The true glory of the Greek Revolution lies in the indomitable energy and unwearied perseverance of the mass of the people. But perseverance, unfortunately, like most popular virtues, supplies historians only with commonplace details, while readers expect the annals of revolutions to be filled with pathetic incidents, surprising events, and heroic exploits.”
On the English Loan
“Indeed, the Greeks generally appear to have considered the loan as a small payment for the debt due by civilized society to the country that produced Homer and Plato. The modern Greek habit of reducing everything to a pecuniary standard, made Homer, Plato & Company, creditors for a large capital and an enormous accumulation of unpaid interest.”
On the Philhellenes
“But it was by those who called themselves Philhellenes in England and America that Greece was most injured. Several of the steam-ships, for which the Greek government paid large sums in London, were never sent to Greece.
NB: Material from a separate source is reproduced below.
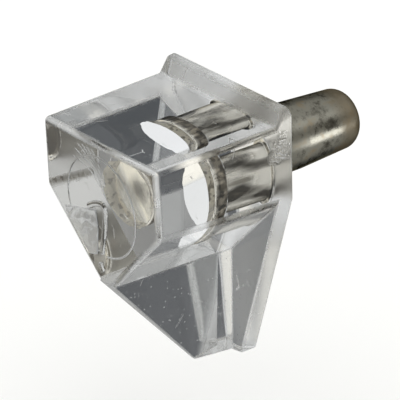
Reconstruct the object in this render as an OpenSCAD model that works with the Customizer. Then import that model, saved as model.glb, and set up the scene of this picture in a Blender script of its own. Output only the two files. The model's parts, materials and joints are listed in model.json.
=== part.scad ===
// Shelf support pin: a clear moulded bracket with a steel pin set into it.
// The origin is on the pin's axis at the plate's back face. +Y runs along the pin into the
// cabinet wall, +Z is up towards the shelf, and X is across the bracket.
// All sizes are in millimetres.

/* [View] */
// Piece to draw
// Smoothness of the round faces
facets = 96; // [24:8:160]

/* [Steel pin] */
// Diameter of the pin, which is the cabinet hole's nominal size
pin_d = 5; // [3:0.05:8]
// Length that stands out of the plate's back face
pin_out = 10.4; // [6:0.1:16]
// Length that is moulded into the block, from the plate's back face
pin_in = 5.3; // [3:0.1:9]
// Length of the full-width head on the moulded-in end
head_len = 1.15; // [0.5:0.05:3]
// Diameter of the waist behind the head, which keeps the pin from pulling out
waist_d = 4.2; // [2:0.05:7]
// Length of full-width shank that sits inside the plate
collar_in = 0.1; // [0.05:0.05:1.2]
// Length of the straight shank behind the plate, before the slow taper
shank_len = 5; // [1:0.1:9]
// Diameter at the end of the slow taper
taper_d = 4.5; // [2:0.05:7]
// Radius of the rounding on the pin's nose
nose_r = 1.15; // [0.2:0.05:2]
// Chamfer on the rim of the inner end
rim_chamfer = 0.35; // [0.05:0.05:1]
// Gap between the pin and the plastic moulded around it
pin_gap = 0; // [0:0.01:0.2]

/* [Block] */
// Width of the block at its front
front_w = 12.7; // [8:0.1:24]
// Length of the block from its front to the plate
block_len = 10.6; // [6:0.1:20]
// Height of the top face over the pin's axis, at the front
top_front = 4.47; // [3:0.01:10]
// Rise of the top face from the front to the plate
top_draft = 0.28; // [0:0.01:1]
// Height of the side faces' lower edges over the pin's axis, at the front
side_low = -0.79; // [-4:0.01:2]
// Drop of the slanted lower faces from the front to the plate
lower_draft = 0.47; // [0:0.01:1.5]
// Height of the narrow bottom of the block over the pin's axis
block_low = -6.35; // [-12:0.01:-3]
// Width of the narrow bottom of the block at its front
keel_w = 1.74; // [0.5:0.01:6]
// Lean of the front face, over its whole height
front_lean = 0.37; // [0:0.01:2]

/* [Back plate] */
// Width of the plate
plate_w = 13.1; // [8:0.1:24]
// Thickness of the plate
plate_t = 1.42; // [0.6:0.01:4]
// Height of the plate's lower end
plate_low = -14.45; // [-24:0.05:-8]
// Width of the plate at its lower end
plate_low_w = 4.4; // [2:0.1:12]
// Height of the lip over the block's top face
lip_h = 1.1; // [0.2:0.05:4]
// Distance that the lip's front slants back
lip_slant = 0.7; // [0:0.05:2]
// Fall of the lip's top from its back to the end of its slant
lip_fall = 0.1; // [0:0.01:0.6]
// Radius of the rounded upper corner on the +X side
corner_r = 1.1; // [0.2:0.1:3]

/* [Rib] */
// Thickness of the rib at its lower front corner
rib_tip_t = 0.4; // [0.2:0.05:3]
// Distance of the rib's lower front corner from the plate's back face
rib_tip_back = 4.05; // [2:0.05:9]
// Height of the rib's lower front corner over the pin's axis
rib_tip_z = -14.8; // [-24:0.05:-8]
// Thickness of the rib where it meets the plate, at the top
rib_root_top_t = 2.68; // [0.6:0.02:6]
// Thickness of the rib where it meets the plate, at the bottom
rib_root_low_t = 2.42; // [0.6:0.02:6]

/* [Hidden] */
$fn = facets;

pin_r = pin_d / 2;
waist_r = waist_d / 2;
taper_r = taper_d / 2;
nose_y = pin_out - nose_r;

front_y = -plate_t - block_len;
top_rear = top_front + top_draft;
lip_z = top_rear + lip_h;
rib_y = -rib_tip_back;

// Fall of the slanted lower faces for each millimetre towards the middle
lower_slope = (side_low - block_low) / ((front_w - keel_w) / 2);
lower_apex = side_low - lower_slope * front_w / 2;
lower_angle = atan(lower_draft / block_len);
// The plate starts to narrow where the block's side faces end
shoulder_z = side_low - lower_draft + lower_slope * (plate_w - front_w) / 2;

keel_y = front_y + front_lean;
// Depth that the block and the rib run into the plate, where they fuse with it
root_in = plate_t / 2;
root_y = -plate_t + root_in;
// Height that the rib runs up into the block, so that its flare ends inside
rib_top = block_low + (rib_root_top_t - keel_w) / 2 * lower_slope + root_in;

// Growth of the rib's half thickness over its front part
front_gy = (rib_root_top_t - keel_w) / 2 / (-plate_t - keel_y);
front_gz = ((rib_tip_t - keel_w) / 2 - front_gy * (rib_y - keel_y)) / (rib_tip_z - block_low);
// Growth of the rib's half thickness in the flare beside the plate
root_gz = (rib_root_top_t - rib_root_low_t) / 2 / (block_low - plate_low);
root_gy = ((rib_root_low_t - rib_tip_t) / 2 - root_gz * (plate_low - rib_tip_z)) / (-plate_t - rib_y);

// Size of the cutting prisms, larger than the whole part
big = 60;

// Extrudes an outline drawn in X and Z from y0 to y1.
module along_y(y0, y1)
    translate([0, y1, 0])
        rotate([90, 0, 0])
            linear_extrude(height = y1 - y0)
                children();

// Extrudes an outline drawn in Y and Z across the bracket, from -x to +x.
module along_x(x)
    rotate([90, 0, 90])
        translate([0, 0, -x])
            linear_extrude(height = 2 * x)
                children();

// Half outline of the pin: radius across, distance along the pin upwards.
module pin_profile(gap)
    union() {
        polygon([
            [0, -pin_in - gap],
            [pin_r - rim_chamfer + gap, -pin_in - gap],
            [pin_r + gap, -pin_in + rim_chamfer],
            [pin_r + gap, -pin_in + head_len + gap],
            [waist_r + gap, -pin_in + head_len + gap],
            [waist_r + gap, -collar_in - gap],
            [pin_r + gap, -collar_in - gap],
            [pin_r + gap, shank_len],
            [taper_r + gap, nose_y],
            [taper_r - nose_r + gap, pin_out],
            [0, pin_out]
        ]);
        // Rounding on the nose
        intersection() {
            translate([taper_r - nose_r + gap, nose_y])
                circle(r = nose_r);
            translate([0, nose_y])
                square([taper_r + gap, nose_r]);
        }
    }

// The whole pin, turned about the Y axis.
module pin_solid(gap)
    rotate([-90, 0, 0])
        rotate_extrude()
            pin_profile(gap);

// The block with its moulding draft on every side.
module block()
    intersection() {
        // Plan: wider towards the plate, with a narrowing root inside it
        translate([0, 0, -big / 2])
            linear_extrude(height = big)
                polygon([
                    [-front_w / 2, front_y],
                    [front_w / 2, front_y],
                    [plate_w / 2, -plate_t],
                    [plate_w / 2 - root_in, root_y],
                    [-plate_w / 2 + root_in, root_y],
                    [-plate_w / 2, -plate_t]
                ]);
        // Side view: top face that rises a little, front face that leans back
        along_x(big / 2)
            polygon([
                [front_y, top_front],
                [-plate_t, top_rear],
                [root_y, top_rear],
                [root_y, block_low],
                [keel_y, block_low]
            ]);
        // Slanted lower faces, dropping towards the plate
        translate([0, front_y, 0])
            rotate([-lower_angle, 0, 0])
                along_y(-big / 2, big / 2)
                    polygon([
                        [0, lower_apex],
                        [big / 2, lower_apex + lower_slope * big / 2],
                        [big / 2, big],
                        [-big / 2, big],
                        [-big / 2, lower_apex + lower_slope * big / 2]
                    ]);
    }

// The plate's outline from the back.
module plate_outline()
    polygon([
        [-plate_low_w / 2, plate_low],
        [plate_low_w / 2, plate_low],
        [plate_w / 2, shoulder_z],
        [plate_w / 2, lip_z],
        [-plate_w / 2, lip_z],
        [-plate_w / 2, shoulder_z]
    ]);

// The plate with the lip that stands over the block's top face.
module plate()
    difference() {
        intersection() {
            along_y(-plate_t, 0)
                plate_outline();
            along_x(big / 2)
                polygon([
                    [-plate_t, plate_low],
                    [0, plate_low],
                    [0, lip_z],
                    [-plate_t + lip_slant, lip_z - lip_fall],
                    [-plate_t, top_rear]
                ]);
        }
        // Upper corner rounded off on the +X side
        along_y(-plate_t * 2, plate_t)
            difference() {
                translate([plate_w / 2 - corner_r, lip_z - corner_r])
                    square(corner_r * 2);
                translate([plate_w / 2 - corner_r, lip_z - corner_r])
                    circle(r = corner_r);
            }
    }

// The rib's outline from the side, run a little into the plate and the block.
module rib_outline()
    polygon([
        [keel_y, block_low],
        [rib_y, rib_tip_z],
        [-plate_t, plate_low],
        [root_y, plate_low],
        [root_y, rib_top],
        [keel_y / 2, rib_top]
    ]);

// A wedge that is 2 * x0 thick at (y0, z0) and grows by gy and gz on each side for each millimetre.
module wedge(x0, y0, z0, gy, gz) {
    slope = sqrt(gy * gy + gz * gz);
    translate([0, y0, z0])
        rotate([atan2(gz, gy), 0, 0])
            translate([0, 0, -big])
                linear_extrude(height = 2 * big)
                    polygon([
                        [0, -x0 / slope],
                        [x0 + slope * big, big],
                        [-x0 - slope * big, big]
                    ]);
}

// The rib under the block: thin at its lower front corner, flared where it meets the plate.
module rib()
    intersection() {
        along_x(big / 2)
            rib_outline();
        union() {
            wedge(keel_w / 2, keel_y, block_low, front_gy, front_gz);
            wedge(rib_root_top_t / 2, -plate_t, block_low, root_gy, root_gz);
        }
    }

module bracket()
    color([0.86, 0.87, 0.88, 0.5])
        difference() {
            union() {
                block();
                plate();
                rib();
            }
            pin_solid(pin_gap);
        }

module pin()
    color([0.44, 0.43, 0.4])
        pin_solid(0);

bracket();
pin();
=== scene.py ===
"""Dresses the shelf support pin: a clear moulded bracket with a plated steel pin set into it."""

import json
import math

import bmesh
import bpy
from bpy.props import FloatProperty, IntProperty, PointerProperty, StringProperty
from mathutils import Matrix, Vector, geometry, noise


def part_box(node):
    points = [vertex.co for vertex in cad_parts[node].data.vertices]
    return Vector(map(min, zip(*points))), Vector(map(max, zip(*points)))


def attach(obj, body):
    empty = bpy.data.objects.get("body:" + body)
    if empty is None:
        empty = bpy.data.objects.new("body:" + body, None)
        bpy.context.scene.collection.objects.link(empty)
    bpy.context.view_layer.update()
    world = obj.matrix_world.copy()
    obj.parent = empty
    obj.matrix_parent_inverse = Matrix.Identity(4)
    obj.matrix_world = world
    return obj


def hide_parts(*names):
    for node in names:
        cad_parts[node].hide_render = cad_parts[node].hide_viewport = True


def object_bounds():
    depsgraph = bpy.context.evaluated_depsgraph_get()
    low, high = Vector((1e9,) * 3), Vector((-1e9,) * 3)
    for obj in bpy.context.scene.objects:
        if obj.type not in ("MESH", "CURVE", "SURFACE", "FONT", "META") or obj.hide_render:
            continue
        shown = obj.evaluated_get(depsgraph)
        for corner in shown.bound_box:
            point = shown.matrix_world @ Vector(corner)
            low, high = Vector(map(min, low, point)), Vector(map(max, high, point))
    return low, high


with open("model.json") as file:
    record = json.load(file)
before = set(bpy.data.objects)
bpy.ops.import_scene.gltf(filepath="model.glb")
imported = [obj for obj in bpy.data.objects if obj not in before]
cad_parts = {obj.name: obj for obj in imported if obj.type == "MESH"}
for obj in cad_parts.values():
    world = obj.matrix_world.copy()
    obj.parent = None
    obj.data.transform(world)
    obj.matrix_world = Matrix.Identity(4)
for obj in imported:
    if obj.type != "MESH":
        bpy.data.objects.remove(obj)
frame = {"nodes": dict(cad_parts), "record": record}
CAD_BOX = [list(corner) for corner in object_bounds()]

bl_info = {
    "name": "Shelf Support Pin",
    "version": (1, 0, 0),
    "blender": (4, 5, 0),
    "location": "View3D > Sidebar > Shelf Pin",
    "description": "Builds a clear moulded shelf support with its steel pin, and a small studio for it",
    "category": "Add Mesh",
}

MM = 0.001
BODY = "root"

# Corners closer than these are one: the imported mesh's split corners, its two halves, and repeats
CORNER_WELD = 0.04 * MM
HALVES_WELD = 0.002 * MM
REPEAT_WELD = 0.001 * MM
# Faces that bend less than this are one flat face
FLAT_WITHIN = math.radians(1)
# Edges that bend more than this are rounded on the bracket, and stay sharp on the pin
SHARP_FROM = math.radians(30)
# Other edges of the bracket turn sharp above this angle
SMOOTH_UP_TO = math.radians(13)
# A face looks along an axis when its normal's share along that axis is above this
FACING = 0.9
# The rib's edges lie this close to the middle and below this height, and the plate's edges behind
# this place
RIB_HALF = 1.5 * MM
RIB_TOP = -6 * MM
PLATE_FRONT = -1.5 * MM
# The plate's rounded corner lies this close to its side and to its top, and has this many flats
CORNER_SIDE = 0.01 * MM
CORNER_TOP = 0.2 * MM
CORNER_STEPS = 8
# Arc steps of a rounded edge of the bracket, and how strongly its flat faces keep their normals
EDGE_STEPS = 4
FLAT_WEIGHT = 100

# The socket's corners lie this close to the pin's surface, its end's corners this close to the
# pin's head, and its rim's corners this close
SOCKET_SLACK = 0.005 * MM
SOCKET_END = 0.01 * MM
SOCKET_RIM = 0.5 * MM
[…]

Some of the field-artillery purchased by the Greek deputies were so ill-constructed that the carnages broke down the first time the guns were brought into action. Two frigates were contracted for at New York; and the business of the contractors was so managed that Greece received only one frigate after paying the cost of two… It will be seen that waste and speculation were not monopolies in the hands of Greek statesmen, Albanian shipowners, and the captains of armatoli and klephts. English politicians and American merchants had also their share.”
On the Phanariots
“The small stature, voluble tongues, turnspit legs, and Hebrew physiognomies of these Byzantine emigrants excited the contempt, as much as their sudden and superfluous splendour awakened the envy, of the native Hellenes.”
The passages quoted are from George Finlay’s, History of the Greek Revolution.